-------- DATA FOR THE TASK --------
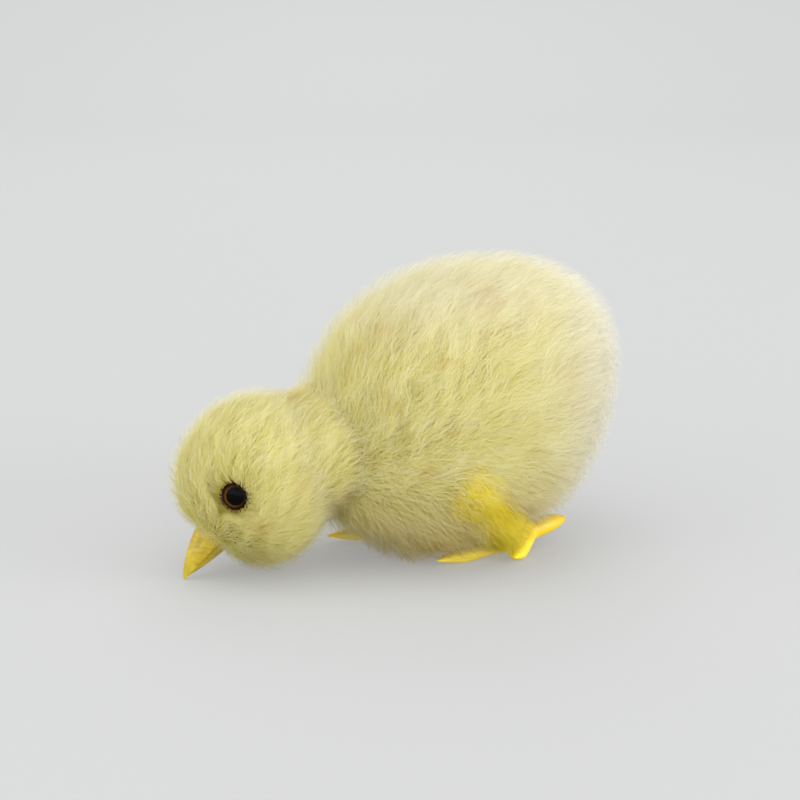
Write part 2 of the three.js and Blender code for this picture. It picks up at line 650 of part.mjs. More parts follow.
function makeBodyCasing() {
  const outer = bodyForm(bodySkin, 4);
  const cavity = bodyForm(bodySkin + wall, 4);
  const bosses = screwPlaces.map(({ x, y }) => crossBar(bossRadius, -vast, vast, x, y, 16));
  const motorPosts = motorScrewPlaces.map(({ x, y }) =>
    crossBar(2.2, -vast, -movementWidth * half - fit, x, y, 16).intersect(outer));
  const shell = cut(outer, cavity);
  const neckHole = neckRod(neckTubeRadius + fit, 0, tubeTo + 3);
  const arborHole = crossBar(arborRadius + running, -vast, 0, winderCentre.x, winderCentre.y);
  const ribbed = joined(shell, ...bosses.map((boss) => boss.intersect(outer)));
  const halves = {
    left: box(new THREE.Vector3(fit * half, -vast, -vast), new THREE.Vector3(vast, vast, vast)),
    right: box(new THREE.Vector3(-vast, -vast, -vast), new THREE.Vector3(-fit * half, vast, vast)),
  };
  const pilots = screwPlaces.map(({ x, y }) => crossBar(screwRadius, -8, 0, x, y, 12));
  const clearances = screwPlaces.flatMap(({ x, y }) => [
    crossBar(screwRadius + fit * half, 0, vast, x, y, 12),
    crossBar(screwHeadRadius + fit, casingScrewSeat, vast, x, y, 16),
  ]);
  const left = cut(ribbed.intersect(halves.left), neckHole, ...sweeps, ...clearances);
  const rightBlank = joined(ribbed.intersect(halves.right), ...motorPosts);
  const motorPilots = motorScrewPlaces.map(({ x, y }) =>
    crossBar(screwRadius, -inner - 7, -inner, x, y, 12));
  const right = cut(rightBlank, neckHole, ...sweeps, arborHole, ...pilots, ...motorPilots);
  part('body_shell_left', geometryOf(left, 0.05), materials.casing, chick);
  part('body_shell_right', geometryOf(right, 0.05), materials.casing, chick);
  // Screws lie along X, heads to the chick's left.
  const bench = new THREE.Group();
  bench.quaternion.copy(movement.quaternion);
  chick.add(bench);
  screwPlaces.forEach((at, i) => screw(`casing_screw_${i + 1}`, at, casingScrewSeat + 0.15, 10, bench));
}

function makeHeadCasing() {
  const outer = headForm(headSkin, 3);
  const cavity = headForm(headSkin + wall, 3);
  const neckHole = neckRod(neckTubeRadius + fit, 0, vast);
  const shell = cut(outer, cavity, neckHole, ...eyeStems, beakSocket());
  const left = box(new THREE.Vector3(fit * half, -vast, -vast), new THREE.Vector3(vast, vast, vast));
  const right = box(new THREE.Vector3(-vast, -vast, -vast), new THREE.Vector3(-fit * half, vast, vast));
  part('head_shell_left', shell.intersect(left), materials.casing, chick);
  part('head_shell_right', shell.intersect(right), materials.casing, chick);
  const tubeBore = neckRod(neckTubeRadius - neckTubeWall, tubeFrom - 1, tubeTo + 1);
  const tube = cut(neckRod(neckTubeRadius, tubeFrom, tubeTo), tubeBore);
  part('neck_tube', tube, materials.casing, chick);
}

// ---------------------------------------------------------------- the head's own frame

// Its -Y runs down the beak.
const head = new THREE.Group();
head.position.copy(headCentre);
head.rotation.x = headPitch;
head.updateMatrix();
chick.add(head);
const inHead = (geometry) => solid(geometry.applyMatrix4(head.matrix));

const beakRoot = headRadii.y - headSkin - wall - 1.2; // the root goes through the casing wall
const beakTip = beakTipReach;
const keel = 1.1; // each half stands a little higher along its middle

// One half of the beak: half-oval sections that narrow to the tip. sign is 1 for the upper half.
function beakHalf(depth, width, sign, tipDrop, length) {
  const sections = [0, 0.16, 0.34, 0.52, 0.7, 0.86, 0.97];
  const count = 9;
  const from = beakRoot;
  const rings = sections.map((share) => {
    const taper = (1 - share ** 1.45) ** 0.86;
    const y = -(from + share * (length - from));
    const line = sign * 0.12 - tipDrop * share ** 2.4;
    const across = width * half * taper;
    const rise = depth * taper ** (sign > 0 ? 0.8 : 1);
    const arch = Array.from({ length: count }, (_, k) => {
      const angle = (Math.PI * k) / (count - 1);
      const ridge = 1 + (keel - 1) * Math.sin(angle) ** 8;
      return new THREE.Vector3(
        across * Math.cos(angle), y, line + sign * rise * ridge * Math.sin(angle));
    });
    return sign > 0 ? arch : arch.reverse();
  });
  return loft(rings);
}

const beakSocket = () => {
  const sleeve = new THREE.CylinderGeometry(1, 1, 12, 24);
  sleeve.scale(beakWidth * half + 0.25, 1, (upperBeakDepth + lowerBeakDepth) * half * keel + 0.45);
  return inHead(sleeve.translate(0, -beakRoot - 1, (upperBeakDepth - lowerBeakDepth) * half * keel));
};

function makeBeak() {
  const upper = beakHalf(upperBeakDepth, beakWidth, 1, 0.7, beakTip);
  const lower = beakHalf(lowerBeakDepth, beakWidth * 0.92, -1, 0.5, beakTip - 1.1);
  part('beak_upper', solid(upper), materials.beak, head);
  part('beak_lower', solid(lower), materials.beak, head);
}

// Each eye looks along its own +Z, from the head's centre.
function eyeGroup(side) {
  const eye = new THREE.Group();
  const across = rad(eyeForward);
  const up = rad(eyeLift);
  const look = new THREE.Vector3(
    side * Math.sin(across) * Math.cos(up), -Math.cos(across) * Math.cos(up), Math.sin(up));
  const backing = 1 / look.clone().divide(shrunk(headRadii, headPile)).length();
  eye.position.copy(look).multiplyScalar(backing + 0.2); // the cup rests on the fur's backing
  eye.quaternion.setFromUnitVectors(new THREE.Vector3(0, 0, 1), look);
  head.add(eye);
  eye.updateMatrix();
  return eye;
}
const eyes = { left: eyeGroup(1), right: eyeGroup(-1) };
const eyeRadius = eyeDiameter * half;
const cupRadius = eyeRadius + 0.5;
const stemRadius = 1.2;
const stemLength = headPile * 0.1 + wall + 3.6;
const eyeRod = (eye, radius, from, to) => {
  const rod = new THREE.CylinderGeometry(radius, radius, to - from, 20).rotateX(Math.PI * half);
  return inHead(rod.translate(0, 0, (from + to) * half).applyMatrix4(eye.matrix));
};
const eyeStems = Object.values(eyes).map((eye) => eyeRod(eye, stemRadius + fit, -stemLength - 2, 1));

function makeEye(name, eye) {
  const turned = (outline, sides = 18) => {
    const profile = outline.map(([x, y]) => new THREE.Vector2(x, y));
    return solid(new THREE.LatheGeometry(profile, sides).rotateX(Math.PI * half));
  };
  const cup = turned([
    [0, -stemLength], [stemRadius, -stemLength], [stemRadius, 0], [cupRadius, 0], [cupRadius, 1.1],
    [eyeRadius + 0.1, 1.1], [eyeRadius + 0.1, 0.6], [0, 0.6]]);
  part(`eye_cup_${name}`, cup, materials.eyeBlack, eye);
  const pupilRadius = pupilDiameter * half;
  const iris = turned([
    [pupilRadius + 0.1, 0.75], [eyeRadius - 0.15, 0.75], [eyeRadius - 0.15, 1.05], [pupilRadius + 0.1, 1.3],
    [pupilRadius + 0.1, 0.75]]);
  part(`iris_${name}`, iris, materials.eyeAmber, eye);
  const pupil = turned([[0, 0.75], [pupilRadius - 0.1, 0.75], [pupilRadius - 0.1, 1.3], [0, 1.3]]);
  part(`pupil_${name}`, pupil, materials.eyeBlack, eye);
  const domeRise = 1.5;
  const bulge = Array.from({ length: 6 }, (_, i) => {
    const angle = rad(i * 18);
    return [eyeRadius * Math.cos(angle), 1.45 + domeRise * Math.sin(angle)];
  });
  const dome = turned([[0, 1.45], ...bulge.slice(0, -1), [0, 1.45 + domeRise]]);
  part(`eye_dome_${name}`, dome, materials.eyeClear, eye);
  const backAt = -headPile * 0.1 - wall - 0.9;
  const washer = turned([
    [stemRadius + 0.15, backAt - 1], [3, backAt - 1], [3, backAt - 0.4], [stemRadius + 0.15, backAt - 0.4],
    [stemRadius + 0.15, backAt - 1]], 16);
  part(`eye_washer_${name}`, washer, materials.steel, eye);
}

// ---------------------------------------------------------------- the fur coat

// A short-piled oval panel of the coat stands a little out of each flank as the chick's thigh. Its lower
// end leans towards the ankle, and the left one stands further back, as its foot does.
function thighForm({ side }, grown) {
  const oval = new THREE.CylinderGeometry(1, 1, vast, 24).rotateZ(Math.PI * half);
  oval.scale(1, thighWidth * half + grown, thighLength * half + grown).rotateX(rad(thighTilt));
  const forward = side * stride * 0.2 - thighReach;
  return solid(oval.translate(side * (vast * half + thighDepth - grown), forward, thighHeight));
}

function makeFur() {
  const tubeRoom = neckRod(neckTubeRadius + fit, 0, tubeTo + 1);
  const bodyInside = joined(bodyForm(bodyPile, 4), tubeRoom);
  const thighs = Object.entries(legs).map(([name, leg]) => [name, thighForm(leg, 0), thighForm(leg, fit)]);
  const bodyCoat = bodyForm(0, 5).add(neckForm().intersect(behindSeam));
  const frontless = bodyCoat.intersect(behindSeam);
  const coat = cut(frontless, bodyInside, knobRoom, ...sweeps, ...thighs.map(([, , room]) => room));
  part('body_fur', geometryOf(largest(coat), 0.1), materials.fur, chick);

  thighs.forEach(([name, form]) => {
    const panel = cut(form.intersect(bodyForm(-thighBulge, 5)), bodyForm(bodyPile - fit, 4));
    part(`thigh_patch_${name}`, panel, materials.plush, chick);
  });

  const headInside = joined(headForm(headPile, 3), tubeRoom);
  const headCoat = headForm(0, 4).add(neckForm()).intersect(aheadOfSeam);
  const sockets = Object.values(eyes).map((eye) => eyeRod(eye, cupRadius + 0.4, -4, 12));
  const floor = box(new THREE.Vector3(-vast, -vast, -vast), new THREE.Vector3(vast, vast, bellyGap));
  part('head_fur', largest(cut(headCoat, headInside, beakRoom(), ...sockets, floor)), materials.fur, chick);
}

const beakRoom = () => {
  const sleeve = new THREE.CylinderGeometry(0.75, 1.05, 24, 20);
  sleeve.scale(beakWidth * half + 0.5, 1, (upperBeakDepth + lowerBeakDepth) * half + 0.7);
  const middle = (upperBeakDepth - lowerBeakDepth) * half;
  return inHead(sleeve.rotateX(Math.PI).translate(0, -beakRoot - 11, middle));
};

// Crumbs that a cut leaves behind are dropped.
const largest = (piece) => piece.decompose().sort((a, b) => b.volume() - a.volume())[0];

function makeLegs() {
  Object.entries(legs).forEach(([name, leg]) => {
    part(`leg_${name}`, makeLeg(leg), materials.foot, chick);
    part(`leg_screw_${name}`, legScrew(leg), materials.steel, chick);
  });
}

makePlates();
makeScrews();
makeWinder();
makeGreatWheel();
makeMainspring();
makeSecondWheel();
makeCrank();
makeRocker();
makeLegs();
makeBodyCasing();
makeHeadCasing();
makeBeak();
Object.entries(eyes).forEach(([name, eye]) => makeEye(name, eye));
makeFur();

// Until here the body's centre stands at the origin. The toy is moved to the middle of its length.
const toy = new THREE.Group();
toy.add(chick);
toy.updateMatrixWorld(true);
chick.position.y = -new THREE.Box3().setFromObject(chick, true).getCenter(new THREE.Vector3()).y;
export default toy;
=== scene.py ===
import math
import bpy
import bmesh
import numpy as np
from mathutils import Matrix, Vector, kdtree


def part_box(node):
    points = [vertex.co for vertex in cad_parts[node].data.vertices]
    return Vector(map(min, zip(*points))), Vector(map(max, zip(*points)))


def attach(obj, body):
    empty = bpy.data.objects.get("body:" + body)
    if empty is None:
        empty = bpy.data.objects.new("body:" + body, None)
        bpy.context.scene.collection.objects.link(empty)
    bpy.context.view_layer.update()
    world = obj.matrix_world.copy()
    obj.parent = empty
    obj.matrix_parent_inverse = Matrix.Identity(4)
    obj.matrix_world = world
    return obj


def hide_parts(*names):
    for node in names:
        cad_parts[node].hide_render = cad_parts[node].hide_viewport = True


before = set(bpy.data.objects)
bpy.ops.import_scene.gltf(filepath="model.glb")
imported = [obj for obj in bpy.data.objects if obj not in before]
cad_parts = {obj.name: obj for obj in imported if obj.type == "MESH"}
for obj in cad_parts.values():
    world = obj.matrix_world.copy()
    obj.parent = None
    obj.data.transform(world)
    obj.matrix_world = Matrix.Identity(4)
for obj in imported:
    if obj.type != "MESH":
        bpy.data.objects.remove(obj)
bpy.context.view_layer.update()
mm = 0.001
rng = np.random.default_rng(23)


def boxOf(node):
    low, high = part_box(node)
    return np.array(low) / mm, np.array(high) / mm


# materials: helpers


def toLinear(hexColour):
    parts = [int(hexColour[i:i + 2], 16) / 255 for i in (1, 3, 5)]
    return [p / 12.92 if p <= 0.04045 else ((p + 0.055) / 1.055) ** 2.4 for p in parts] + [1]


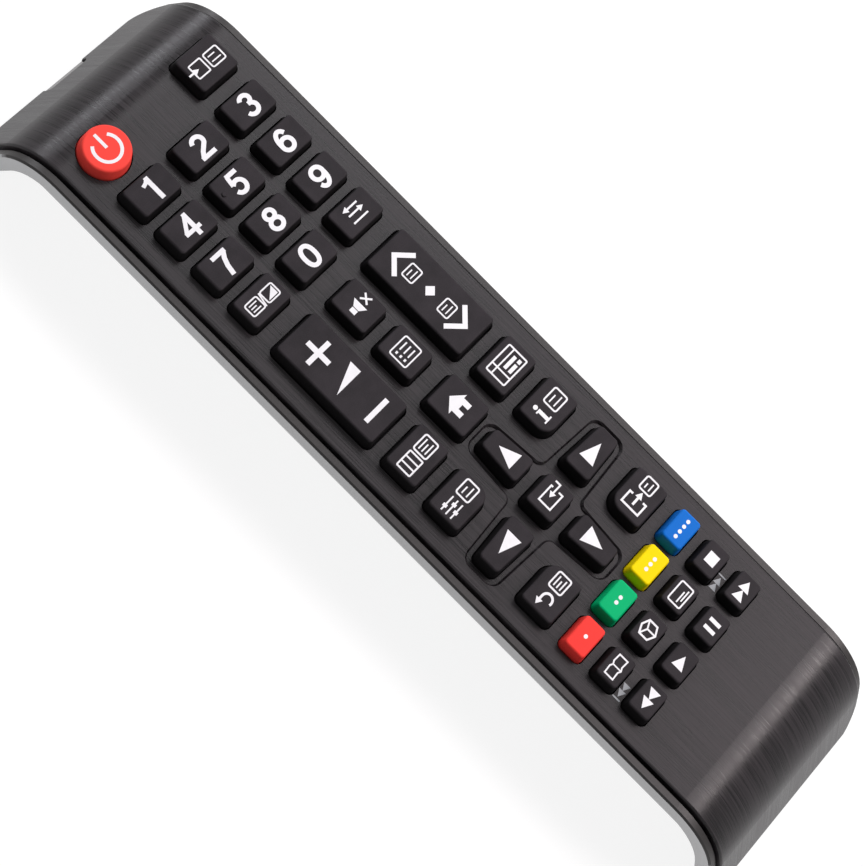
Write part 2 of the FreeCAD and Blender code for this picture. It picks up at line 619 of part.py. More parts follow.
--------
» **REQUIRED WORK**: Return only the stretch of the material above from the line holding "makePlates();" through the line holding "cad_parts[node].hide_render = cad_parts[node].hide_viewport", copied exactly.

» **SOLUTION TO THIS PROBLEM**:
makePlates();
makeScrews();
makeWinder();
makeGreatWheel();
makeMainspring();
makeSecondWheel();
makeCrank();
makeRocker();
makeLegs();
makeBodyCasing();
makeHeadCasing();
makeBeak();
Object.entries(eyes).forEach(([name, eye]) => makeEye(name, eye));
makeFur();

// Until here the body's centre stands at the origin. The toy is moved to the middle of its length.
const toy = new THREE.Group();
toy.add(chick);
toy.updateMatrixWorld(true);
chick.position.y = -new THREE.Box3().setFromObject(chick, true).getCenter(new THREE.Vector3()).y;
export default toy;
=== scene.py ===
import math
import bpy
import bmesh
import numpy as np
from mathutils import Matrix, Vector, kdtree


def part_box(node):
    points = [vertex.co for vertex in cad_parts[node].data.vertices]
    return Vector(map(min, zip(*points))), Vector(map(max, zip(*points)))


def attach(obj, body):
    empty = bpy.data.objects.get("body:" + body)
    if empty is None:
        empty = bpy.data.objects.new("body:" + body, None)
        bpy.context.scene.collection.objects.link(empty)
    bpy.context.view_layer.update()
    world = obj.matrix_world.copy()
    obj.parent = empty
    obj.matrix_parent_inverse = Matrix.Identity(4)
    obj.matrix_world = world
    return obj


def hide_parts(*names):
    for node in names:
        cad_parts[node].hide_render = cad_parts[node].hide_viewport = True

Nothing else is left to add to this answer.